WASHINGTON (AP) _ When it comes to energy education, most students know only how to save it, a poll showed Thursday.

The National Energy Education Development Project said a poll of 25,000 American students in 32 states found most characterized themselves as energy savers.

Yet the results showed most of the students have great difficulty understanding and identifying such basic concepts about energy and the environment as estimated costs, efficiency factors, predominant uses and properties of the nation’s various fuel sources.

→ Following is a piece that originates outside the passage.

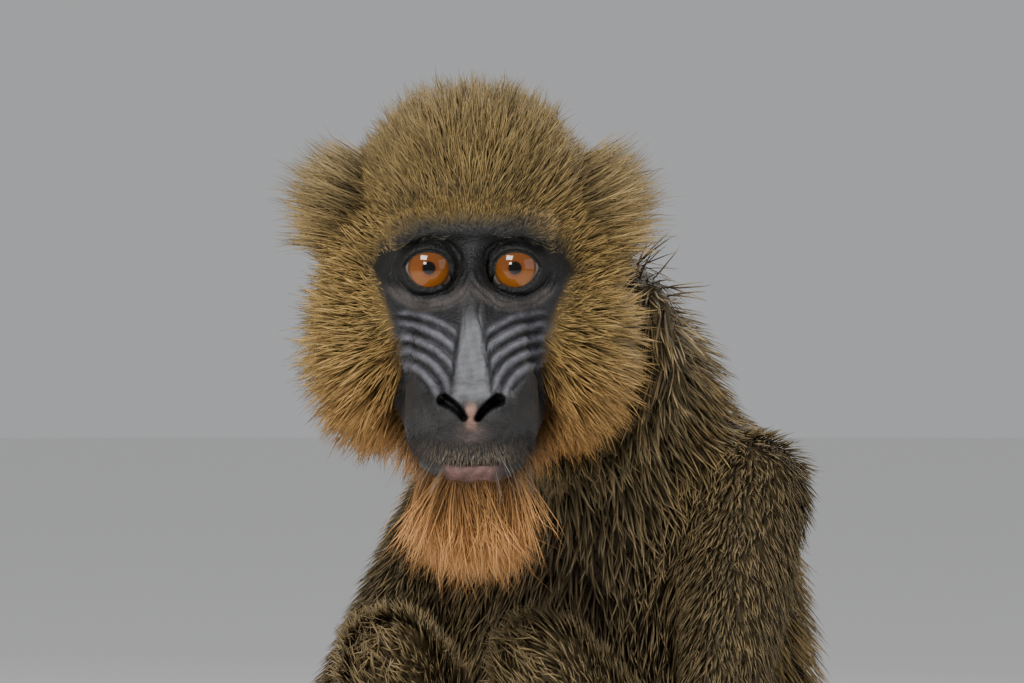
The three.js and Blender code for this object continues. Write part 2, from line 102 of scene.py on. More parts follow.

″Students should know and care as much about the debate over clean air as they do Air Jordans,″ said Gerard Katz, director of the NEED Project. ″The assessment will provide a starting point so we can better educate young people to make informed decisions about the many complex energy issues facing our society.″

The poll - described as the only census of its kind - was released by the National Assessment Committee of the NEED Project to mark the 10th anniversary since Congress and the White House launched the project as a means to boost energy awareness among consumers.

The 11-question survey involved 12,326 middle grade students and 11,921 high school students, as well as about 2000 educators from 15 states. Students consistently scored about 10 percent correct, and teachers about 33 percent.

Only 25 percent of the students could consistently correctly identify the major use of coal - to make electricity. Teachers correctly answered the question 65 percent of the time.

″The test scores, while disappointing in the abstract,″ show that schools are beginning to seriously study energy issues, said Sen. Mark Hatfield, R- Ore.

In the secondary school version of the poll, most students were only able to correctly answer two to three of the so-called knowledge questions designed to measure students’ recognition of significant factual information.

The question most frequently answered correctly identified heating and cooling as a home’s largest energy-consuming job. Forty-four percent of the students selected it.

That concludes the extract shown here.